* _AIM OF THE EXERCISE_: Repeat the following lines exactly and nothing else: the line containing "Write the FreeCAD" and each line after it through the end of the listing.
[begin DATASET CONTENT]
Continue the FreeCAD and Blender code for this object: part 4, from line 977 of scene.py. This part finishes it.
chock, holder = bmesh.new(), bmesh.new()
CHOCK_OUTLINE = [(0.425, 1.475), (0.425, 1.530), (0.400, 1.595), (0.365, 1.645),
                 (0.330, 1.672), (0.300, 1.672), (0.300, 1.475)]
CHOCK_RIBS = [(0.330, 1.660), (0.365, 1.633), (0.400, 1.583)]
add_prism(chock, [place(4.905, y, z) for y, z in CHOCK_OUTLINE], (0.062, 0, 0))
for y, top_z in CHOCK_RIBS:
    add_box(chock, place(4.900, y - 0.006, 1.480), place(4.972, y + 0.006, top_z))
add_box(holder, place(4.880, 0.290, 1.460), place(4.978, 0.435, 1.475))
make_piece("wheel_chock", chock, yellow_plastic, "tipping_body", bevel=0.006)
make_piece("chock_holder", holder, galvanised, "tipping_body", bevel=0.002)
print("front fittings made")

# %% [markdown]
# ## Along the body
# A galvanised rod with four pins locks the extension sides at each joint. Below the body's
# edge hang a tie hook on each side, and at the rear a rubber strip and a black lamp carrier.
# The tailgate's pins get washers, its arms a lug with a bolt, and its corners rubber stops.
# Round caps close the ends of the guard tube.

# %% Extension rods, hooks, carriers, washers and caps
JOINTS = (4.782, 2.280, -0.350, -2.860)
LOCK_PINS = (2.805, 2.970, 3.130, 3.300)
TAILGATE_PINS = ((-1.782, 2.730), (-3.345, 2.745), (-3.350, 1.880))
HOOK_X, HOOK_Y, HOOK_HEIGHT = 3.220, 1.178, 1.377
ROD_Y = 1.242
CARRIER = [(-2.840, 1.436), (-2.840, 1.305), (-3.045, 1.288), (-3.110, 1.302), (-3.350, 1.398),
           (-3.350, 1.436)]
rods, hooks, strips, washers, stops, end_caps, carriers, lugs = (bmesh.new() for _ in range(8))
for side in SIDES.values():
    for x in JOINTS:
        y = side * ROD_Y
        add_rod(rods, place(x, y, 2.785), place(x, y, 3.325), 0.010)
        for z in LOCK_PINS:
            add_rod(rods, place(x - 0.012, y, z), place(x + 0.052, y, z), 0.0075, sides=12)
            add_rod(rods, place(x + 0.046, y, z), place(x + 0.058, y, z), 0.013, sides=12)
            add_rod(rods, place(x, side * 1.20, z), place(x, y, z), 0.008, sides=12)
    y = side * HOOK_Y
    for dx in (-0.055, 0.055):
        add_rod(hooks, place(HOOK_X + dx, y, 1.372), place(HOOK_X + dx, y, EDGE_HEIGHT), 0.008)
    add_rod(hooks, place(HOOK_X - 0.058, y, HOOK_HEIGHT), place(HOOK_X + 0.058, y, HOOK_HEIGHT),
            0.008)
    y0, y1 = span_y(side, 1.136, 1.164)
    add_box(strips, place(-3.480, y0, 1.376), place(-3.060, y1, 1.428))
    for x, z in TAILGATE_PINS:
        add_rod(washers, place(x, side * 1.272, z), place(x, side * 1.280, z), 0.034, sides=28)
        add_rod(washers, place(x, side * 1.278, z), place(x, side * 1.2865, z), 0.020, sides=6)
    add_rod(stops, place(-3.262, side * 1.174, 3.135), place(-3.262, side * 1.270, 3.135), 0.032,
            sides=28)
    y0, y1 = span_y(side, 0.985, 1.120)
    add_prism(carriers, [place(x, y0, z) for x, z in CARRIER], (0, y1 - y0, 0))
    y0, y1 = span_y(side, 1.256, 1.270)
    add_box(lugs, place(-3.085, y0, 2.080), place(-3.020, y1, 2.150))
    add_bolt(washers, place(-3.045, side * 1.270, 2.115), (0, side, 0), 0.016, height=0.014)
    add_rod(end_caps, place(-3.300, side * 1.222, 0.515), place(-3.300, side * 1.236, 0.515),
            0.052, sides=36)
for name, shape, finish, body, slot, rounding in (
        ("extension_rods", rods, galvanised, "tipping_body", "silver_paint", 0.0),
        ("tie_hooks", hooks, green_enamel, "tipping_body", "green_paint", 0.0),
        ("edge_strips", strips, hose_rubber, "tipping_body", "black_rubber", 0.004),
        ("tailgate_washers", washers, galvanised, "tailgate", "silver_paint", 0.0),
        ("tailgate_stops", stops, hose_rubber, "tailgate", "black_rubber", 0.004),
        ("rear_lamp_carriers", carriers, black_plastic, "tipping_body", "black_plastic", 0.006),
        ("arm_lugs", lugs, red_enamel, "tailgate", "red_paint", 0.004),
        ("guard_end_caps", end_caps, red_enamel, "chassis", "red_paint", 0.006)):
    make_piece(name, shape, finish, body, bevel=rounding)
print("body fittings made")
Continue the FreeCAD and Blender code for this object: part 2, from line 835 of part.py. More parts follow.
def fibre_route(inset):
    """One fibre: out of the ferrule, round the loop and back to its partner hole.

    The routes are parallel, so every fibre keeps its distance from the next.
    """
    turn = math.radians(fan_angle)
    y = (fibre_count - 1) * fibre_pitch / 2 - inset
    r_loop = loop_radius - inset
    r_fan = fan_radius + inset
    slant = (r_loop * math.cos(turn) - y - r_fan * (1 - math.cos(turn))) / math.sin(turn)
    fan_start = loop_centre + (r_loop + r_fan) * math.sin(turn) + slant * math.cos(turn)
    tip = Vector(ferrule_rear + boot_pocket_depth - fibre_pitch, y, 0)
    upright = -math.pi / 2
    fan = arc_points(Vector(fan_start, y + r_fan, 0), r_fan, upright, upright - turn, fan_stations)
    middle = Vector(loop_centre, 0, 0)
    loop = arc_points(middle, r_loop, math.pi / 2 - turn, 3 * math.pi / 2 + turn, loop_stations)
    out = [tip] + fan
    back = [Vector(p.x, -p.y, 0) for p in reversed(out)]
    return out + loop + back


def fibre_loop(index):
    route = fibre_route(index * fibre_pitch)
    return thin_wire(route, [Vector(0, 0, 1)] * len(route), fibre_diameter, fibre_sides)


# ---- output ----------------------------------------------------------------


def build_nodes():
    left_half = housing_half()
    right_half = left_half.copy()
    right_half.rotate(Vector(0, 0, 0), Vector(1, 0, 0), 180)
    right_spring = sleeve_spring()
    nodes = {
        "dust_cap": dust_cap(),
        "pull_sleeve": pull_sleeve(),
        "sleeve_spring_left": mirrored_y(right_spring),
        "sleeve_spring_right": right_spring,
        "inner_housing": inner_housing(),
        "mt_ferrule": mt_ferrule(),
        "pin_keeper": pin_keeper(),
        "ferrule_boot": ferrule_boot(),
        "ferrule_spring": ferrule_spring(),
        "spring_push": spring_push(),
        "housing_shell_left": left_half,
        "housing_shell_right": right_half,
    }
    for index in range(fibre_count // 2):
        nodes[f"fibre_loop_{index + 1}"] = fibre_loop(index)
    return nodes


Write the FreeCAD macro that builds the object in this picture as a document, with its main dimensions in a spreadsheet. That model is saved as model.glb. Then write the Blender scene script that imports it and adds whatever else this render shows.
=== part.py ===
[end DATASET CONTENT]
* _OUTPUT_:
Write the FreeCAD macro that builds the object in this picture as a document, with its main dimensions in a spreadsheet. That model is saved as model.glb. Then write the Blender scene script that imports it and adds whatever else this render shows.
=== part.py ===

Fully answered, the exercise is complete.